STATED EXERCISE:
Exactly the lines from the line with "bpy.data.objects.remove(obj)" to the line with "cad_parts[member].parent = rigid_bodies[body]" should be extracted, both included, with no other lines.

DATA SHOWN:
┄┄┄┄┄┄

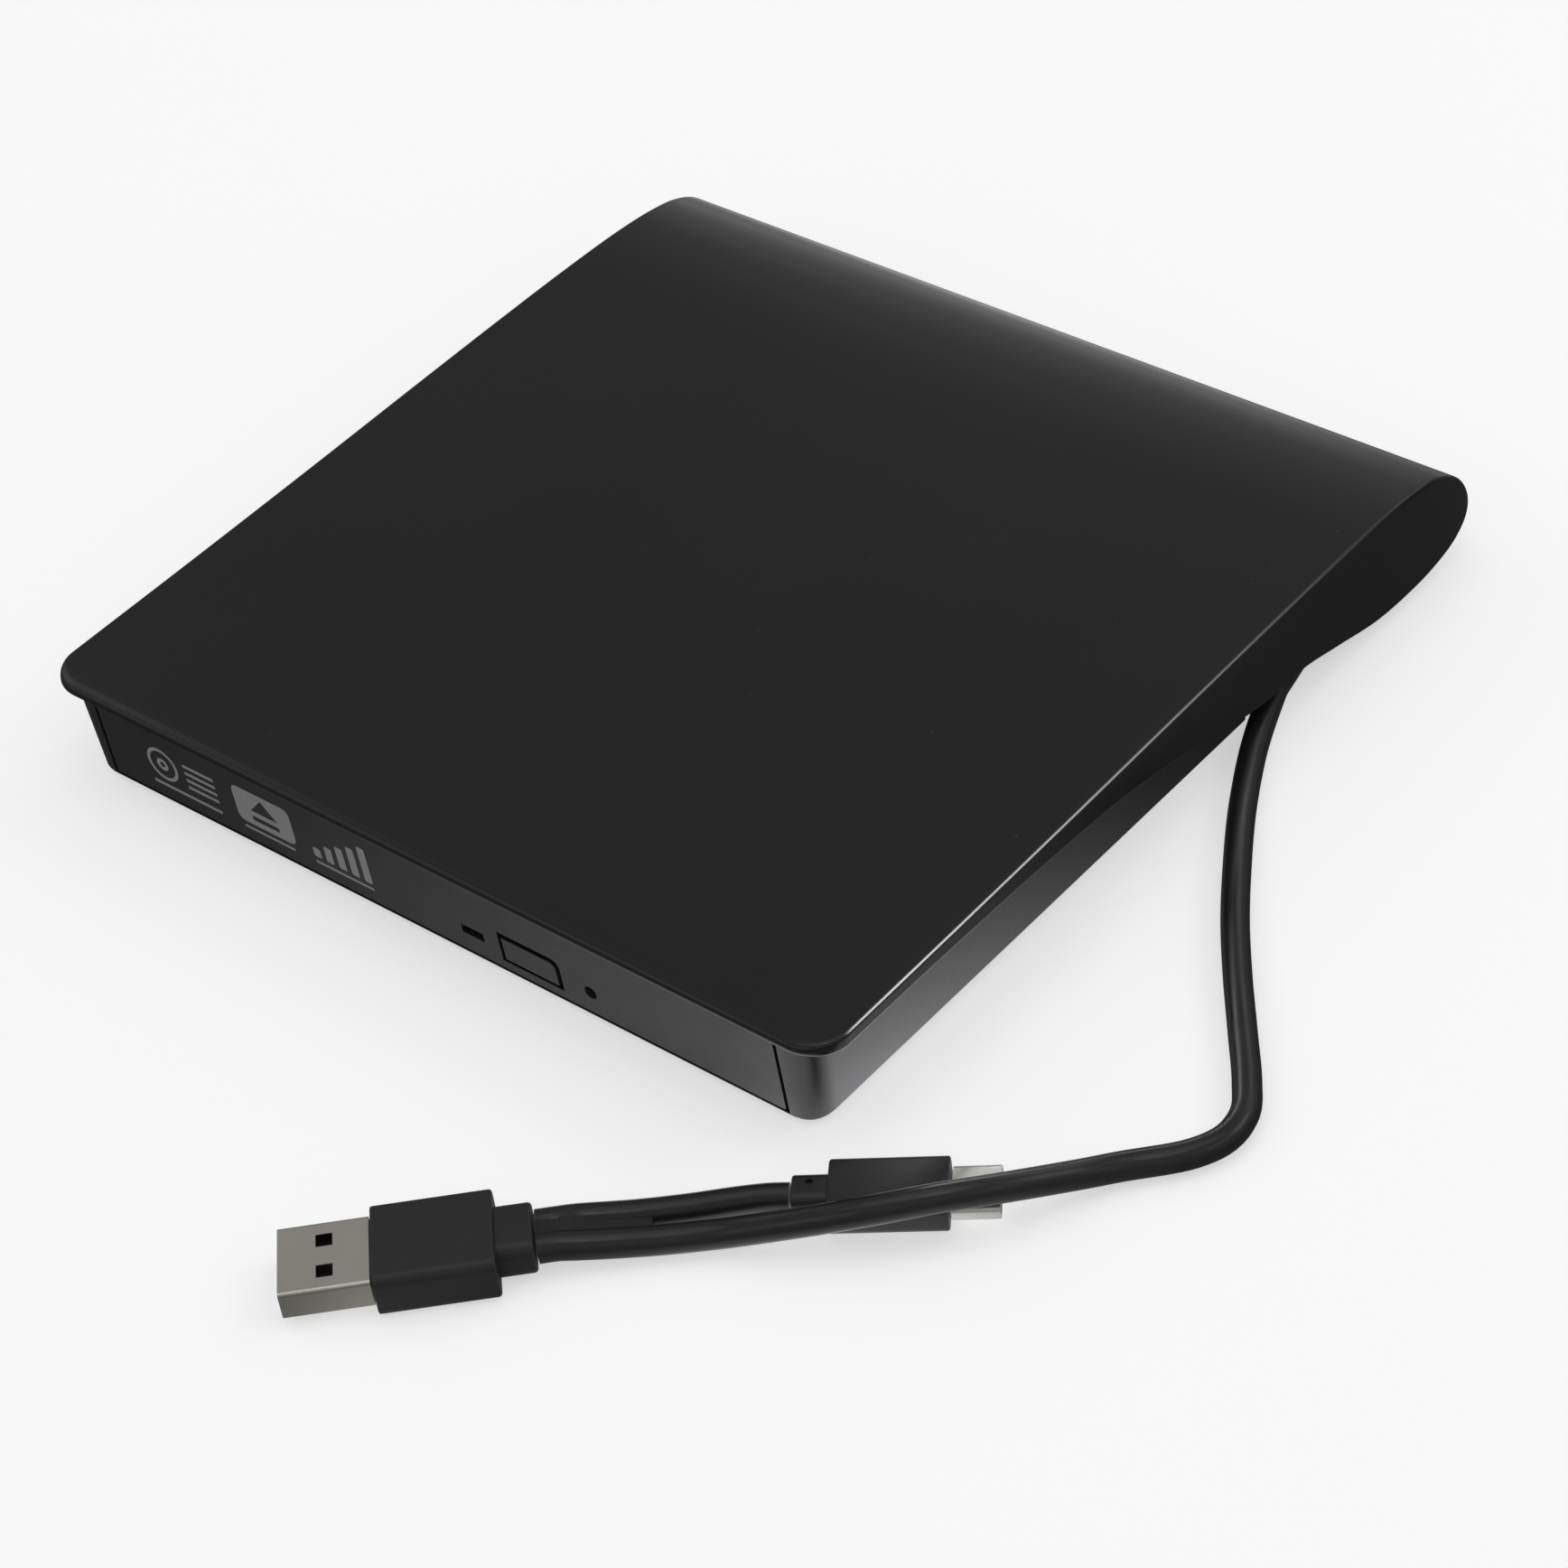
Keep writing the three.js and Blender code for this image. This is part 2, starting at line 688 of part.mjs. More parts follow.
// From the gutter's mouth it is free: it swings out over the table, turns back towards the
// front and crosses the small plug to the large one.
const GUTTER_MOUTH = [69.3, 104.2, CORD_Z];
const MAIN_ROUTE = [
  GUTTER_MOUTH,
  [70.5, 101, CORD_Z],
  [72.9, 95.1, CORD_Z],
  [75.4, 89.7, CORD_Z],
  [80.8, 79.7, CORD_Z],
  [86.7, 70.2, CORD_Z],
  [92.8, 61.1, CORD_Z],
  [99.2, 52.6, CORD_Z],
  [105.7, 44.5, CORD_Z],
  [112, 36.6, CORD_Z],
  [114.9, 32, CORD_Z],
  [115.5, 27.2, CORD_Z],
  [113.6, 22.6, CORD_Z],
  [107.2, 15.3, 1.5],
  [104.6, 11.2, 2.3],
  [100.2, 2.4, 5.2],
  [97.6, -1.8, 6.3],
  [94.5, -5.4, 6.6],
  [87.7, -11.8, 5.8],
  [80.1, -17.1, 3.9],
  [72, -22.2, 1.8],
  [64.9, -28.3, 1.7],
  [58, -34.4, 2.3],
];

// The large plug lies along this direction on the table, its mouth to the front left.
const A_PLUG = { x: 52.6, y: -36.6, turn: -135.3, z: 2.6 };
const C_PLUG = { x: 75.4, y: -12.3, turn: 35.5, z: 1.7 };

// Places a plug drawn along +X, from the lead's end at x = 0 to its mouth.
function lay(manifold, plug) {
  return manifold.rotate([0, 0, plug.turn]).translate(plug.x, plug.y, plug.z);
}

function plugPoint(plug, along, across) {
  const angle = THREE.MathUtils.degToRad(plug.turn);
  const c = Math.cos(angle);
  const s = Math.sin(angle);
  return [plug.x + along * c - across * s, plug.y + along * s + across * c, plug.z];
}

// A bar along X with a rounded-rectangle section.
function roundedBar(x0, x1, width, height, radius) {
  const section = roundedOutline(-width / 2, width / 2, -height / 2, height / 2, radius);
  return solid(sweepAlongX(section, x0, x1));
}

const A_SPLIT = 2.15;
const A_RELIEF = 4.9;
const A_BODY = A_RELIEF + 15.9;
const A_TIP = A_BODY + 12.2;
const C_RELIEF = 4.7;
const C_BODY = C_RELIEF + 15.7;
const C_TIP = C_BODY + 6.6;

function usbABody() {
  const relief = roundedBar(0, A_RELIEF + 0.5, 9.4, 5.6, 1.6);
  const grip = roundedBar(A_RELIEF, A_BODY, 14.4, 6.8, 1.3);
  return lay(relief.add(grip), A_PLUG);
}

function usbAShell() {
  let shell = roundedBar(A_BODY + GAP, A_TIP, 12, 4.5, 0.6);
  shell = shell.subtract(block(A_BODY + 1.2, A_TIP + 1, -5.7, 5.7, -1.95, 1.95));
  for (const v of [-2.7, 2.7]) {
    shell = shell.subtract(block(A_TIP - 7.2, A_TIP - 5, v - 1.1, v + 1.1, -3, 3));
  }
  return lay(shell, A_PLUG);
}

function usbATongue() {
  return lay(block(A_BODY + 1.5, A_TIP - 0.6, -5.3, 5.3, -1.6, 0.2), A_PLUG);
}

function usbCBody() {
  const relief = roundedBar(0, C_RELIEF + 0.5, 5.4, 4.4, 1.4);
  const grip = roundedBar(C_RELIEF, C_BODY, 10.2, 5, 1.3);
  const dimple = post(2.4, 0.6, 0.55, 1.7, 4, 16);
  return lay(relief.add(grip).subtract(dimple), C_PLUG);
}

function usbCShell() {
  const outer = roundedBar(C_BODY + GAP, C_TIP, 8.3, 2.5, 1.2);
  const mouth = roundedBar(C_BODY + 1.2, C_TIP + 1, 7.7, 1.9, 0.9);
  return lay(outer.subtract(mouth), C_PLUG);
}

function usbCContacts() {
  const pad = block(C_BODY + 1.5, C_BODY + 2.6, -3.2, 3.2, -0.6, 0.6);
  return lay(pad, C_PLUG);
}

function gutterLead() {
  return lead(GUTTER_ROUTE, CORD_DIAMETER, 10, 6);
}

// The free lead's inner end is a ball, so that it can swing about the gutter's mouth.
function mainCable() {
  const before = plugPoint(A_PLUG, -3, A_SPLIT);
  const end = plugPoint(A_PLUG, -GAP, A_SPLIT);
  const ball = new THREE.SphereGeometry(CORD_DIAMETER / 2, 12, 8);
  ball.translate(...GUTTER_MOUTH);
  const tube = solid(lead([...MAIN_ROUTE, before, end], CORD_DIAMETER, 10, 72));
  return tube.add(solid(ball));
}

function jumperCable() {
  const start = plugPoint(A_PLUG, -GAP, -A_SPLIT);
  const next = plugPoint(A_PLUG, -3, -A_SPLIT);
  const last = plugPoint(C_PLUG, -GAP, 0);
  const before = plugPoint(C_PLUG, -3, 0);
  const between = [
    [54.4, -31, 2],
    [60, -25.6, 1.3],
    [65.5, -20.6, 1.3],
    [69.4, -17, 1.5],
  ];
  return lead([start, next, ...between, before, last], CORD_DIAMETER, 10, 12);
}

function cableGland() {
  const { x, z, front, blockBack } = GLAND;
  const collar = rodAlongY(x, blockBack + GAP, blockBack + 1.9, z, 3.2, 20);
  const sleeve = rodAlongY(x, 129, blockBack + 1, z, 2.5, 20);
  const taper = new THREE.CylinderGeometry(2.5, 2.2, 129.2 - front, 20);
  taper.translate(x, (129.2 + front) / 2, z);
  return collar.add(sleeve).add(solid(taper));
}

function innerLead() {
  const route = [
    [GLAND.x, GLAND.blockBack + 2.3, GLAND.z],
    [GLAND.x, GLAND.blockBack + 3.2, GLAND.z + 0.1],
    [67.7, 139.8, 6],
    [64, 141.2, 7.4],
    [45, 141.6, 8.2],
    [10, 141.6, 8.4],
    [-8, 141.4, 8.2],
    [-12.3, 141.3, 8],
  ];
  return lead(route, 2.4, 8, 28);
}

// ---- assembly ----
addPart("top_cover", topCover(), glossBlack());
addPart("base_shell", baseShell(), satinBlack());
footPlaces.forEach(([x, y], i) => addPart(`foot_${i + 1}`, rubberFoot(x, y), rubberBlack()));
screwPlaces.forEach(([x, y], i) => addPart(`case_screw_${i + 1}`, caseScrew(x, y), darkScrew()));
addPart("drive_pan", drivePan(), bareSteel());
addPart("drive_lid", driveLid(), bareSteel());
addPart("tray", tray(), trayBlack());
addPart("tray_bezel", trayBezel(), bezelBlack());
addPart("eject_button", ejectButton(), bezelBlack());
addPart("led_window", ledPipe(), smokedWindow());
addPart("front_board", frontBoard(), boardGreen());
addPart("rail_left", slideRail(-1), bareSteel());
addPart("rail_right", slideRail(1), bareSteel());
addPart("traverse_plate", traversePlate(), bareSteel());
addPart("guide_rod_front", guideRod(-ROD_V), rodSteel());
addPart("guide_rod_rear", guideRod(ROD_V), rodSteel());
addPart("spindle_motor", spindleMotor(), bareSteel());
addPart("turntable", turntable(), trayBlack());
[90, 210, 330].forEach((turn, i) => addPart(`hub_claw_${i + 1}`, hubClaw(turn), ivory()));
addPart("grip_ring", gripRing(), rubberBlack());
addPart("laser_sled", laserSled(), bareSteel());
addPart("lens_holder", lensHolder(), trayBlack());
addPart("objective_lens", objectiveLens(), clearGlass());
addPart("leadscrew", leadscrew(), rodSteel());
addPart("sled_motor", sledMotor(), bareSteel());
addPart("eject_solenoid", ejectSolenoid(), bareSteel());
addPart("tray_latch", trayLatch(), ivory());
addPart("drive_board", driveBoard(), boardGreen());
addPart("drive_chip", driveChip(), chipBlack());
addPart("sata_plug", sataPlug(), chipBlack());
addPart("tray_ribbon", trayRibbon(), amber());
addPart("bridge_board", bridgeBoard(), boardGreen());
addPart("bridge_chip", bridgeChip(), chipBlack());
addPart("sata_socket", sataSocket(), chipBlack());
addPart("wire_header", wireHeader(), ivory());
addPart("inner_lead", innerLead(), cordBlack());
addPart("cable_gland", cableGland(), rubberBlack());
addPart("gutter_lead", gutterLead(), cordBlack());
addPart("main_cable", mainCable(), cordBlack());
addPart("jumper_cable", jumperCable(), cordBlack());
addPart("usb_a_body", usbABody(), plugBlack());
addPart("usb_a_shell", usbAShell(), platedSteel());
addPart("usb_a_tongue", usbATongue(), tongueBlack());
addPart("usb_c_body", usbCBody(), plugBlack());
addPart("usb_c_shell", usbCShell(), platedSteel());
addPart("usb_c_contacts", usbCContacts(), chipBlack());

export default drive;
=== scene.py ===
import json
import math

import bmesh
import bpy
from mathutils import Matrix, Vector

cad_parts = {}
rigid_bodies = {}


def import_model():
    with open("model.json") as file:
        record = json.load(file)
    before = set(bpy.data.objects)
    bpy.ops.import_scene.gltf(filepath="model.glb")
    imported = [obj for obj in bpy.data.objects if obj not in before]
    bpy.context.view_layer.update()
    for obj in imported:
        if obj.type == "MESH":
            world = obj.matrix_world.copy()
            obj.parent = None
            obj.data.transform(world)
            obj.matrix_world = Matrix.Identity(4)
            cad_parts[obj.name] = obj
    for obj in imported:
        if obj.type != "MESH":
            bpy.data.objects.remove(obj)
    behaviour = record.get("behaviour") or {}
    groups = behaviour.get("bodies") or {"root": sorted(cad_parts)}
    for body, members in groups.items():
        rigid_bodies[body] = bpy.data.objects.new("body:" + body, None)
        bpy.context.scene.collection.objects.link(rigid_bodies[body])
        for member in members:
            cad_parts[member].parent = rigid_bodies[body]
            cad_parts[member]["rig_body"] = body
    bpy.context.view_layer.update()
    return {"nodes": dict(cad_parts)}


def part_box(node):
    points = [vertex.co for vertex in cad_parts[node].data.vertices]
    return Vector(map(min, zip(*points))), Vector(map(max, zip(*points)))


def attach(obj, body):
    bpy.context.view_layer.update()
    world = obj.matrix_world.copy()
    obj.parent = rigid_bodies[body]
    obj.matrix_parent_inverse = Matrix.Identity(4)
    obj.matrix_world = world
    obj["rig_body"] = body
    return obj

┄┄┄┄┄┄

EXERCISE ANSWER:
            bpy.data.objects.remove(obj)
    behaviour = record.get("behaviour") or {}
    groups = behaviour.get("bodies") or {"root": sorted(cad_parts)}
    for body, members in groups.items():
        rigid_bodies[body] = bpy.data.objects.new("body:" + body, None)
        bpy.context.scene.collection.objects.link(rigid_bodies[body])
        for member in members:
            cad_parts[member].parent = rigid_bodies[body]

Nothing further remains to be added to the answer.